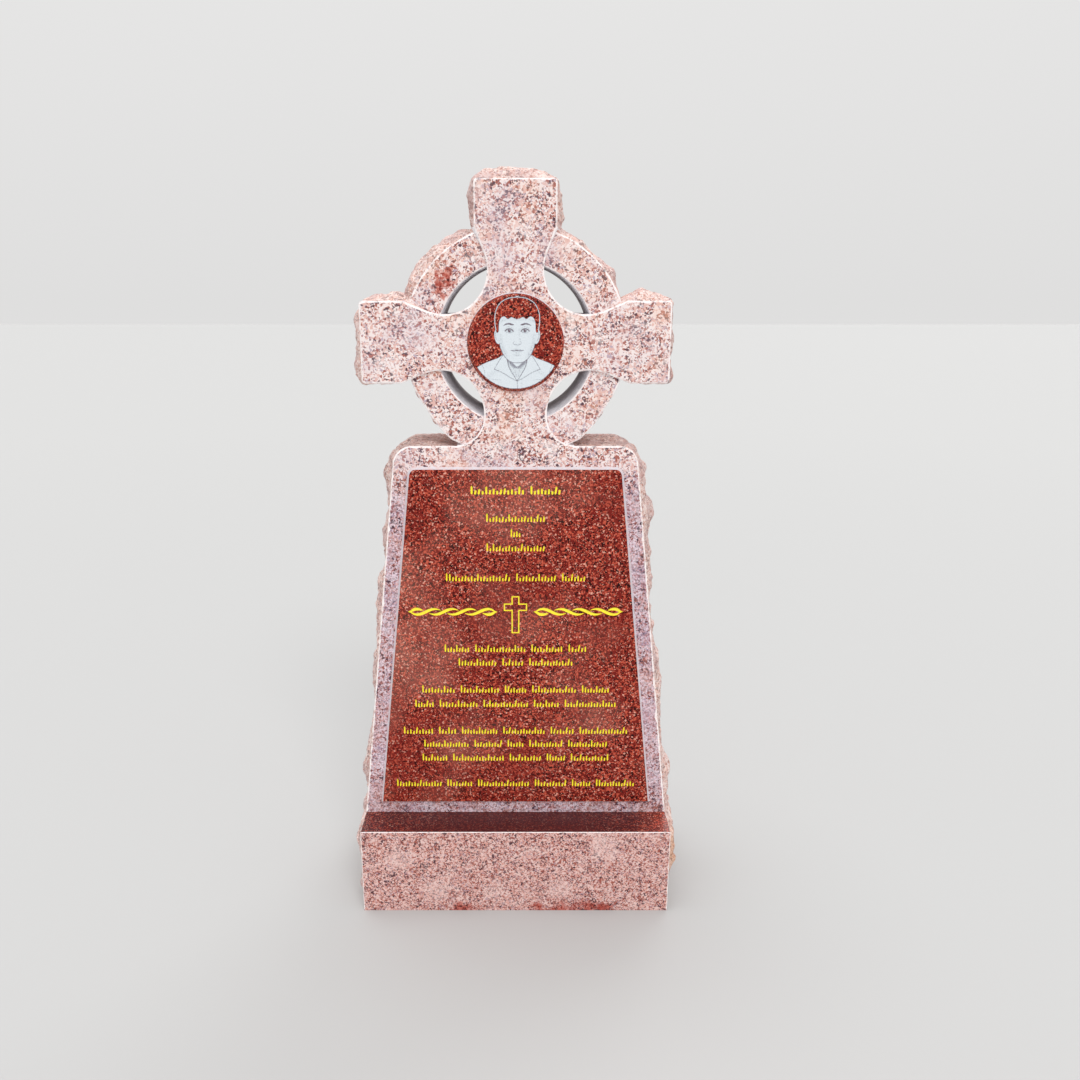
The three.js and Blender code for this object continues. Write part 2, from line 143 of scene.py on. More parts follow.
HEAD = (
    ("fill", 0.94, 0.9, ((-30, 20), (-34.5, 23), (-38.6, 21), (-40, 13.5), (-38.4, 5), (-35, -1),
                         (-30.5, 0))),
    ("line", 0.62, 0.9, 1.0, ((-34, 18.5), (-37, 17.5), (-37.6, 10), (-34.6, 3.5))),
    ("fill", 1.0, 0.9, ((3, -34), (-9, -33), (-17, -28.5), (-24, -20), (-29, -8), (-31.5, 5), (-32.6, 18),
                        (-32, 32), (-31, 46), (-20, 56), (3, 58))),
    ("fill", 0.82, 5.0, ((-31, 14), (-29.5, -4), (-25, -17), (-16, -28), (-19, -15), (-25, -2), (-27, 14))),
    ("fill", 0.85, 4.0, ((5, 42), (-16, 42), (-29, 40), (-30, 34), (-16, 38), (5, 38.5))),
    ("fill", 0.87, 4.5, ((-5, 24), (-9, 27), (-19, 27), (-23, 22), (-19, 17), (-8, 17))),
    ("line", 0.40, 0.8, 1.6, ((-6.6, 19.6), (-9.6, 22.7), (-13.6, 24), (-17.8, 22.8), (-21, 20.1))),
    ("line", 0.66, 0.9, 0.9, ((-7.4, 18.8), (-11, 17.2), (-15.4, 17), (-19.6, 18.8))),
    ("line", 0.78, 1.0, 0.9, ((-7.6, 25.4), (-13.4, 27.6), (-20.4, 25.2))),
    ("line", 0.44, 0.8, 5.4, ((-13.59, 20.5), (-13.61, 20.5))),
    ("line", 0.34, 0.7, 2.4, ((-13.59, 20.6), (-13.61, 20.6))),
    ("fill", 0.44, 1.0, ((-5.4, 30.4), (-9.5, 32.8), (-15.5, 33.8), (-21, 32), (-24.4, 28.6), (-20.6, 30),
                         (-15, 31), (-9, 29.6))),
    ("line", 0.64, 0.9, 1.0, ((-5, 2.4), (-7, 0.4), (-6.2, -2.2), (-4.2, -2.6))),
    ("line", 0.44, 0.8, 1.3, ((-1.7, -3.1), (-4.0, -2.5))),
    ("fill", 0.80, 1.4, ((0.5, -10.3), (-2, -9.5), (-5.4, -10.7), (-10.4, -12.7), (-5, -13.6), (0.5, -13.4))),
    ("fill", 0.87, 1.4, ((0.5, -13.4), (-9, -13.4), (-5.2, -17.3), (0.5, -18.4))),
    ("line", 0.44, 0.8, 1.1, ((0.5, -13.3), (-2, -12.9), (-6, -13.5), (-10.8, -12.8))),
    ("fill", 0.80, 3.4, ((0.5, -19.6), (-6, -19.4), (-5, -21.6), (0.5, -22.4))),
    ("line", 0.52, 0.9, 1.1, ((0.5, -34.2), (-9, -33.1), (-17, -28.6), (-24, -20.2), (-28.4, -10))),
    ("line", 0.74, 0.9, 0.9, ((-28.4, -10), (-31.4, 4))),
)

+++

Extract all of the material exactly as it is written.

> _Final result_
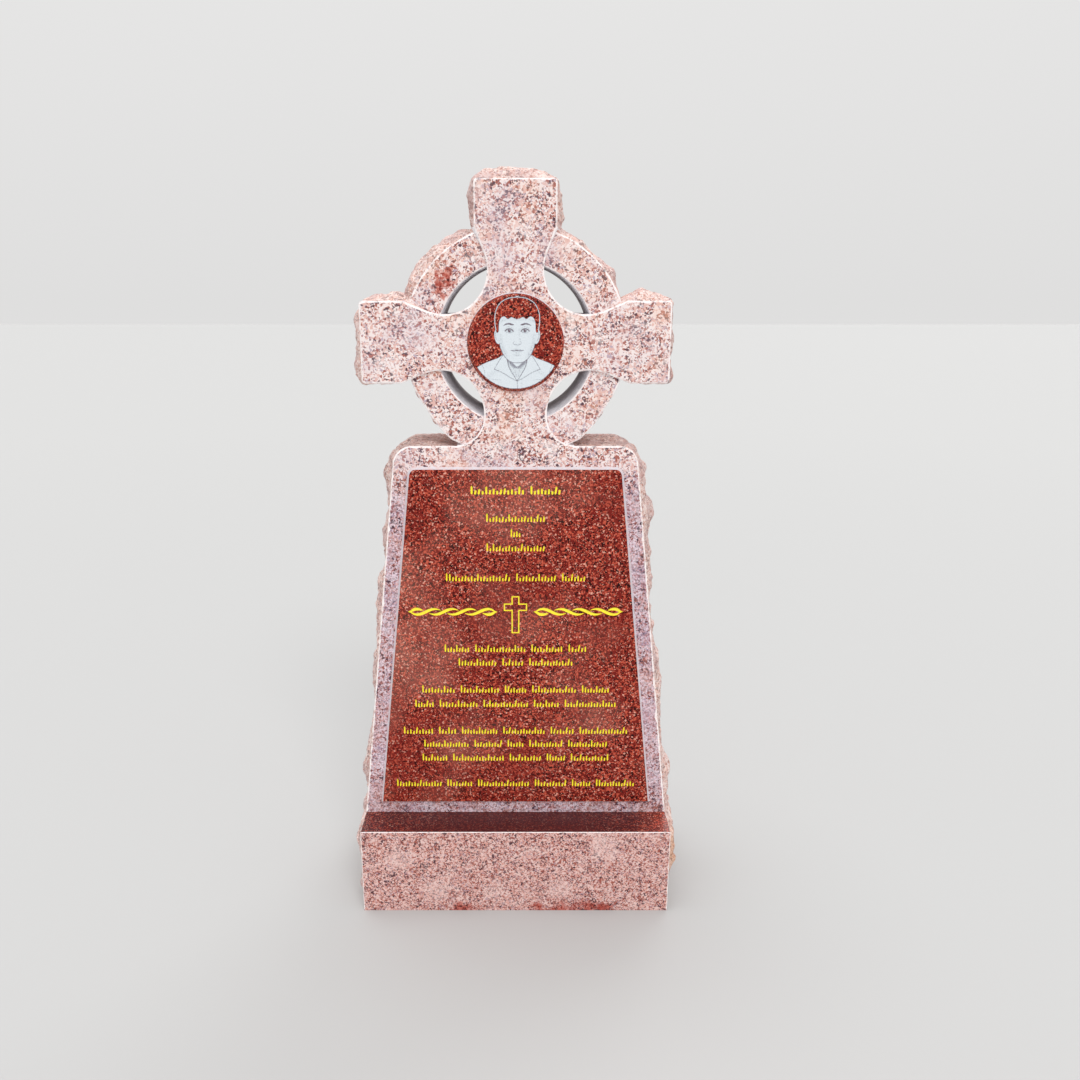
The three.js and Blender code for this object continues. Write part 2, from line 143 of scene.py on. More parts follow.
HEAD = (
    ("fill", 0.94, 0.9, ((-30, 20), (-34.5, 23), (-38.6, 21), (-40, 13.5), (-38.4, 5), (-35, -1),
                         (-30.5, 0))),
    ("line", 0.62, 0.9, 1.0, ((-34, 18.5), (-37, 17.5), (-37.6, 10), (-34.6, 3.5))),
    ("fill", 1.0, 0.9, ((3, -34), (-9, -33), (-17, -28.5), (-24, -20), (-29, -8), (-31.5, 5), (-32.6, 18),
                        (-32, 32), (-31, 46), (-20, 56), (3, 58))),
    ("fill", 0.82, 5.0, ((-31, 14), (-29.5, -4), (-25, -17), (-16, -28), (-19, -15), (-25, -2), (-27, 14))),
    ("fill", 0.85, 4.0, ((5, 42), (-16, 42), (-29, 40), (-30, 34), (-16, 38), (5, 38.5))),
    ("fill", 0.87, 4.5, ((-5, 24), (-9, 27), (-19, 27), (-23, 22), (-19, 17), (-8, 17))),
    ("line", 0.40, 0.8, 1.6, ((-6.6, 19.6), (-9.6, 22.7), (-13.6, 24), (-17.8, 22.8), (-21, 20.1))),
    ("line", 0.66, 0.9, 0.9, ((-7.4, 18.8), (-11, 17.2), (-15.4, 17), (-19.6, 18.8))),
    ("line", 0.78, 1.0, 0.9, ((-7.6, 25.4), (-13.4, 27.6), (-20.4, 25.2))),
    ("line", 0.44, 0.8, 5.4, ((-13.59, 20.5), (-13.61, 20.5))),
    ("line", 0.34, 0.7, 2.4, ((-13.59, 20.6), (-13.61, 20.6))),
    ("fill", 0.44, 1.0, ((-5.4, 30.4), (-9.5, 32.8), (-15.5, 33.8), (-21, 32), (-24.4, 28.6), (-20.6, 30),
                         (-15, 31), (-9, 29.6))),
    ("line", 0.64, 0.9, 1.0, ((-5, 2.4), (-7, 0.4), (-6.2, -2.2), (-4.2, -2.6))),
    ("line", 0.44, 0.8, 1.3, ((-1.7, -3.1), (-4.0, -2.5))),
    ("fill", 0.80, 1.4, ((0.5, -10.3), (-2, -9.5), (-5.4, -10.7), (-10.4, -12.7), (-5, -13.6), (0.5, -13.4))),
    ("fill", 0.87, 1.4, ((0.5, -13.4), (-9, -13.4), (-5.2, -17.3), (0.5, -18.4))),
    ("line", 0.44, 0.8, 1.1, ((0.5, -13.3), (-2, -12.9), (-6, -13.5), (-10.8, -12.8))),
    ("fill", 0.80, 3.4, ((0.5, -19.6), (-6, -19.4), (-5, -21.6), (0.5, -22.4))),
    ("line", 0.52, 0.9, 1.1, ((0.5, -34.2), (-9, -33.1), (-17, -28.6), (-24, -20.2), (-28.4, -10))),
    ("line", 0.74, 0.9, 0.9, ((-28.4, -10), (-31.4, 4))),
)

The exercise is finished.